Pitching Platformu'nda yarışacak projeler

  • Benim Mutlu Ailem (Yönetmen: Alkım Özmen, Yapımcı: Samet Hamiş)
  • Hacer (Yönetmen: Yeşim Tonbaz, Yapımcı: Yeşim Aktaş)
  • Hasan (Yönetmen: Hasan Serin, Yapımcı: Önder Önsal)
  • İskeletin Türküsü (Yönetmen: Murat Uğurlu, Yapımcı: Büke Akşehirli)
  • Jackson Kara Orkestrası (Yönetmen ve Yapımcı: Halit Eke)
  • Rüzgarla Beraber (Yönetmen: Ömer Sami Ciminli, Yapımcı: Yelin McKay)

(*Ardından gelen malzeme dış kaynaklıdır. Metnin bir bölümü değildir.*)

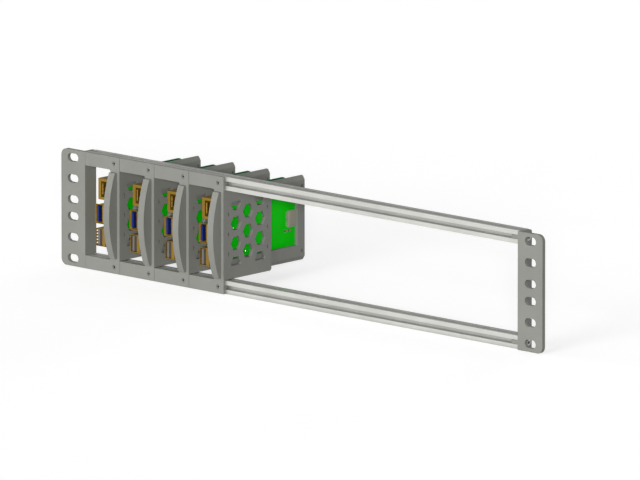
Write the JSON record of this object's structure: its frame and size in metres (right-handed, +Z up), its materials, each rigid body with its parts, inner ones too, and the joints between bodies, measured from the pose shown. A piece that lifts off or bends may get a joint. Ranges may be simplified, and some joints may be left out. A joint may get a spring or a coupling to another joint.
{
  "type": "single-board computer rack mount",
  "caption": "Low rack frame of T-slot rails between slotted ears, carrying upright board trays with bowed pull handles in bays with hexagon-vented side plates.",
  "frame": {"origin": "centre of the rack slots of both ears, on the ears' back face, which rests on the rack's uprights", "axes": "+X along the rails from the end with the modules to the free end, +Y backwards into the rack, +Z up"},
  "size_m": [0.4826, 0.0998, 0.0882],
  "materials": {
    "printed_grey": "satin, fine layer lines",
    "rail": "clear anodised",
    "screw_steel": "zinc plated",
    "screw_black": "dark oxide",
    "nut_steel": "zinc plated",
    "spacer_steel": "nickel plated",
    "board_green": "solder mask",
    "addon_green": "solder mask",
    "header_plastic": "satin, with gilt pins",
    "black_plastic": "satin",
    "jack_gold": "satin",
    "blue_plastic": "satin",
    "grey_plastic": "satin",
    "socket_steel": "bright",
    "card_slot_steel": "satin"
  },
  "bodies": {
    "root": {"audio_jacks": "black_plastic", "bay1_addon_board": "addon_green", "bay1_addon_socket": "black_plastic", "bay1_blue_port_insert": "blue_plastic", "bay1_blue_port_shell": "jack_gold", "bay1_card_slot": "card_slot_steel", "bay1_computer_board": "board_green", "bay1_frame": "printed_grey", "bay1_grey_port_insert": "grey_plastic", "bay1_grey_port_shell": "jack_gold", "bay1_network_jack": "jack_gold", "bay1_pin_header": "header_plastic", "bay1_tray": "printed_grey", "bay2_addon_board": "addon_green", "bay2_addon_socket": "black_plastic", "bay2_blue_port_insert": "blue_plastic", "bay2_blue_port_shell": "jack_gold", "bay2_card_slot": "card_slot_steel", "bay2_computer_board": "board_green", "bay2_frame": "printed_grey", "bay2_grey_port_insert": "grey_plastic", "bay2_grey_port_shell": "jack_gold", "bay2_network_jack": "jack_gold", "bay2_pin_header": "header_plastic", "bay2_tray": "printed_grey", "bay3_addon_board": "addon_green", "bay3_addon_socket": "black_plastic", "bay3_blue_port_insert": "blue_plastic", "bay3_blue_port_shell": "jack_gold", "bay3_card_slot": "card_slot_steel", "bay3_computer_board": "board_green", "bay3_frame": "printed_grey", "bay3_grey_port_insert": "grey_plastic", "bay3_grey_port_shell": "jack_gold", "bay3_network_jack": "jack_gold", "bay3_pin_header": "header_plastic", "bay3_tray": "printed_grey", "bay4_addon_board": "addon_green", "bay4_addon_socket": "black_plastic", "bay4_blue_port_insert": "blue_plastic", "bay4_blue_port_shell": "jack_gold", "bay4_card_slot": "card_slot_steel", "bay4_computer_board": "board_green", "bay4_frame": "printed_grey", "bay4_grey_port_insert": "grey_plastic", "bay4_grey_port_shell": "jack_gold", "bay4_network_jack": "jack_gold", "bay4_pin_header": "header_plastic", "bay4_tray": "printed_grey", "bay_set_screws": "screw_black", "board_screws": "screw_steel", "board_spacers": "spacer_steel", "bottom_rail": "rail", "left_ear": "printed_grey", "power_sockets": "socket_steel", "rail_end_screws": "screw_steel", "right_ear": "printed_grey", "slot_nuts": "nut_steel", "top_rail": "rail", "video_sockets": "socket_steel"}
  },
  "joints": []
}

  • Saçma (Yönetmen ve Yapımcı: Fatih Özcan)
  • Toprağın Tuzu (Yönetmen: Murat Eroğlu, Yapımcı: Baran Mayda)
  • Work in Progress kategorisinde yer alan projeler
  • 8x8 (Yönetmen: Kıvanç Sezer, Yapımcı: Kıvanç Sezer, Emin Akpınar, Kaan Korkmaz, Hatip Karabudak)
  • Balık Kırgını (Yönetmen: Baran Gündüzalp, Yapımcı: Deniz Yeşilgün)

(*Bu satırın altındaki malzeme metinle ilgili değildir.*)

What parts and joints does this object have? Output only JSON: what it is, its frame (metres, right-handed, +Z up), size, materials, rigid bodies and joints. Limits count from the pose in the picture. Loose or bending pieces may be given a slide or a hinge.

  • Bildiğin Gibi Değil (Yönetmen ve Yapımcı: Vuslat Saraçoğlu)
  • Güneşin Altında Yeni Bir Şey Yok (Yönetmen: Murad Zaloğlu ve Yapımcı: Halil Kardaş)
  • Kayıtsız (Yönetmen: Özlem Çıngırlar, Yapımcı: Cemal Çıngırlar)

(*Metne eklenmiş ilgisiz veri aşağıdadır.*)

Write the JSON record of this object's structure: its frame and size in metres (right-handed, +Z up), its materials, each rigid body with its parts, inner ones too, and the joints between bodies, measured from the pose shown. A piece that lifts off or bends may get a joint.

  • Umut (Yönetmen: Orhan İnce, Yapımcı: Burak Kanısıcak)
  • Uzaylılar (Yönetmen: Aydın Ketenağ, Yapımcı: Bilal Bağcı)
  • Yüzleşme (Yönetmen: Filiz Kuka, Yapımcı: Seçkin Akyıldız)
  • First Cut Lab projeleri
  • Tavşan İmparatorluğu (Yönetmen: Seyfettin Tokmak, Yapımcı: Zeynep Koray)
  • Tereddüt Çizgisi (Yönetmen: Selman Nacar, Yapımcı: Diloy Gülün, Burak Çevik)

 

 

*Bu makalede yer alan fikirler yazara aittir ve Independent Türkçe'nin editöryal politikasını yansıtmayabilir.